Shelley nodded at me. “That’s where Michael’s expertise comes in.” She tapped that glowing spark at the heart of her conceptual mole. “This is a Higgs-energy reactor, the most concentrated energy source we have. The mole’s heart will be a cube the size of a sugar lump, which will deliver it enough energy to tunnel through ten thousand kilometers—that’s our design goal, we may achieve more.”
Tom turned to me. “You can build such things, the sugar lumps?”
I said, “We can take them off the shelf, almost. We’ve been working toward such devices for a long time, Tom. For a while we’ve been good at making very small, very smart gadgets. So if you can make a power source equally compact you have a powerful technology. . . .”
Now that power supplies were catching up with miniaturization, the agencies and companies I consulted for were developing, among other things, miniature robotic engineers designed to go places humans couldn’t, such as to check out undersea pipes and cables, or the interiors of antiquated nuclear reactors. The space community was designing a new generation of unmanned exploratory robots, swarms of them the size of oranges or smaller, which could be scattered on the surface of Mars, or in the clouds of Venus or Jupiter, or sent swimming in the ice-cloaked seas of Europa. These tiny probes would work for years, individually and cooperatively, smart enough even to design their own science programs on the spot. Even on Earth tiny distributed sentiences were even making new kinds of science possible. You could spray smart motes around a forest, let them self-organize, and begin to gather data, in three dimensions and real time, on the detailed behavior of macro-climates and macro-ecologies across a significant volume. All of this would be enabled by Higgs technology, by grains of an energy field that had once caused the universe itself to expand, each providing years of power.
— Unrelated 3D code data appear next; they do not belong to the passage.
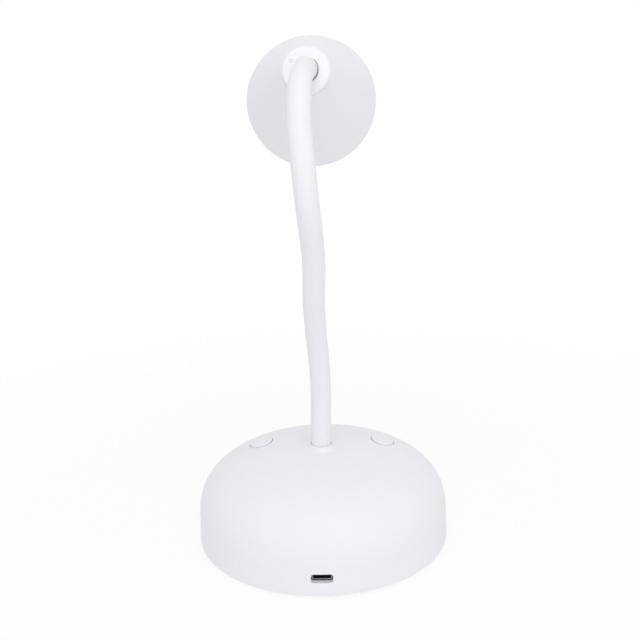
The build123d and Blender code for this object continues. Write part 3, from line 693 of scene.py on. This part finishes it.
def seen_directly(tree):
    """1 for what the camera, a reflection or a clear piece shows, and 0 for light that falls on things."""
    known = dict(add(tree, "ShaderNodeLightPath").outputs.items())
    work_out(tree, "ShaderNodeMath", known, (
        ("camera or gloss", "MAXIMUM", "Is Camera Ray", "Is Glossy Ray"),
        ("seen", "MAXIMUM", "camera or gloss", "Is Transmission Ray"),
    ))
    return known["seen"]


def studio_world(level):
    """Even light from all round, with a plain white backdrop behind it."""
    world = bpy.data.worlds.new("white_studio")
    world.use_nodes = True
    tree = world.node_tree
    tree.nodes.clear()
    falling = add(tree, "ShaderNodeBackground", {"Color": plain_white, "Strength": level})
    backdrop = add(tree, "ShaderNodeBackground", {"Color": plain_white, "Strength": 1.0})
    mix = add(tree, "ShaderNodeMixShader", {
        0: seen_directly(tree), 1: falling.outputs[0], 2: backdrop.outputs[0],
    })
    add(tree, "ShaderNodeOutputWorld", {"Surface": mix.outputs[0]})
    bpy.context.scene.world = world


def pale_floor():
    """A round pale floor that keeps the lamp's shadow and fades into the white backdrop away from it."""
    mesh = bpy.data.meshes.new("pale_floor")
    angles = [math.tau * index / floor_corners for index in range(floor_corners)]
    level = solid_box[0][2]
    corners = [(floor_radius * math.cos(angle), floor_radius * math.sin(angle), level) for angle in angles]
    mesh.from_pydata(corners, [], [list(range(floor_corners))])
    floor = bpy.data.objects.new("pale_floor", mesh)
    bpy.context.scene.collection.objects.link(floor)
    material = bpy.data.materials.new("white_studio_paper")
    material.use_nodes = True
    tree = material.node_tree
    tree.nodes.clear()
    place = add(tree, "ShaderNodeTexCoord").outputs["Object"]
    away = add(tree, "ShaderNodeVectorMath", {0: place}, operation="LENGTH").outputs["Value"]
    far = add(tree, "ShaderNodeMapRange", {
        "Value": away, "From Min": floor_fade_start, "From Max": floor_fade_end, "To Min": floor_white_share,
    }, interpolation_type="SMOOTHSTEP").outputs["Result"]
    share = add(tree, "ShaderNodeMath", {0: far, 1: seen_directly(tree)}, operation="MULTIPLY").outputs[0]
    paper = add(tree, "ShaderNodeBsdfDiffuse", {"Color": linear("#F7F7F8")})
    white = add(tree, "ShaderNodeEmission", {"Color": plain_white, "Strength": 1.0})
    mix = add(tree, "ShaderNodeMixShader", {0: share, 1: paper.outputs[0], 2: white.outputs[0]})
    add(tree, "ShaderNodeOutputMaterial", {"Surface": mix.outputs[0]})
    mesh.materials.append(material)


def place_camera():
    """Behind the lamp and a little above it, turned a touch, with the base low in the frame."""
    pitch, roll = math.radians(camera_pitch), math.radians(camera_roll)
    ahead = Vector((0, -math.cos(pitch), -math.sin(pitch)))
    level_up = Vector((0, -math.sin(pitch), math.cos(pitch)))
    level_right = Vector((-1, 0, 0))
    right = math.cos(roll) * level_right - math.sin(roll) * level_up
    up = math.sin(roll) * level_right + math.cos(roll) * level_up
    lens = bpy.data.cameras.new("view")
    lens.lens = camera_lens_mm
    camera = bpy.data.objects.new("view", lens)
    place = -camera_distance * ahead - camera_aside * right + camera_above * up
    turned = Matrix((right, up, -ahead)).transposed().to_4x4()
    round_the_lamp = Matrix.Rotation(math.radians(camera_turn), 4, "Z")
    camera.matrix_world = round_the_lamp @ Matrix.Translation(place) @ turned
    bpy.context.scene.collection.objects.link(camera)
    bpy.context.scene.camera = camera


studio_world(world_level)
for name, settings in lamps.items():
    light(name, *settings)
pale_floor()
place_camera()
bpy.context.scene.view_settings.view_transform = "Standard"
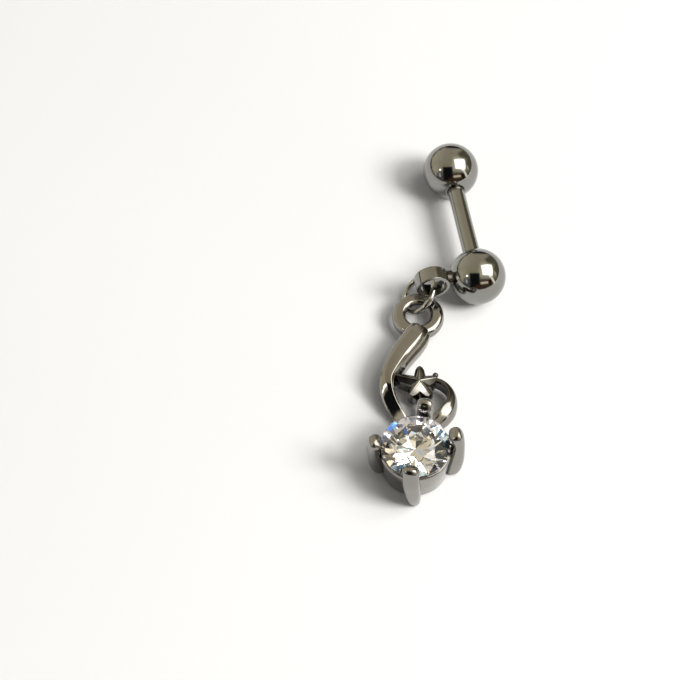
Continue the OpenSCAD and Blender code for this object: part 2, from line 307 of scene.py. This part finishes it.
class Value:
    """A socket that takes part in sums: an operator adds a Math node and gives its result."""

    def __init__(self, shop, socket):
        self.shop, self.socket = shop, socket

    def _math(self, operation, *terms):
        sockets = {i: t for i, t in enumerate(terms)}
        return self.shop.node("ShaderNodeMath", {"operation": operation}, sockets)

    def __add__(self, other):
        return self._math("ADD", self, other)

    def __sub__(self, other):
        return self._math("SUBTRACT", self, other)

    def __mul__(self, other):
        return self._math("MULTIPLY", self, other)

    def __truediv__(self, other):
        return self._math("DIVIDE", self, other)

    def __rsub__(self, other):
        return self._math("SUBTRACT", other, self)

    def __abs__(self):
        return self._math("ABSOLUTE", self)

    __radd__, __rmul__ = __add__, __mul__

    def least(self, other):
        return self._math("MINIMUM", self, other)

    def most(self, other):
        return self._math("MAXIMUM", self, other)

    def span(self, low, high):
        """0 at low, 1 at high, held between."""
        return ((self - low) / (high - low)).most(0.0).least(1.0)

    def ease(self, low, high):
        """span with soft ends: s s (3 - 2 s)."""
        s = self.span(low, high)
        return s * s * (3 - 2 * s)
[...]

Tom seemed impressed despite himself. Perhaps he did have some engineer’s genes in him after all.
With most components coming off the shelf, Ruud Makaay thought it would be possible to have some kind of field trial up and running within mere weeks. Earth Inc. took on immense projects, but it was a nimble organization, it seemed, capable of reacting quickly.
The discussion descended into technicalities.
Vander, prompted by Gea, pressed Shelley with some tough questions.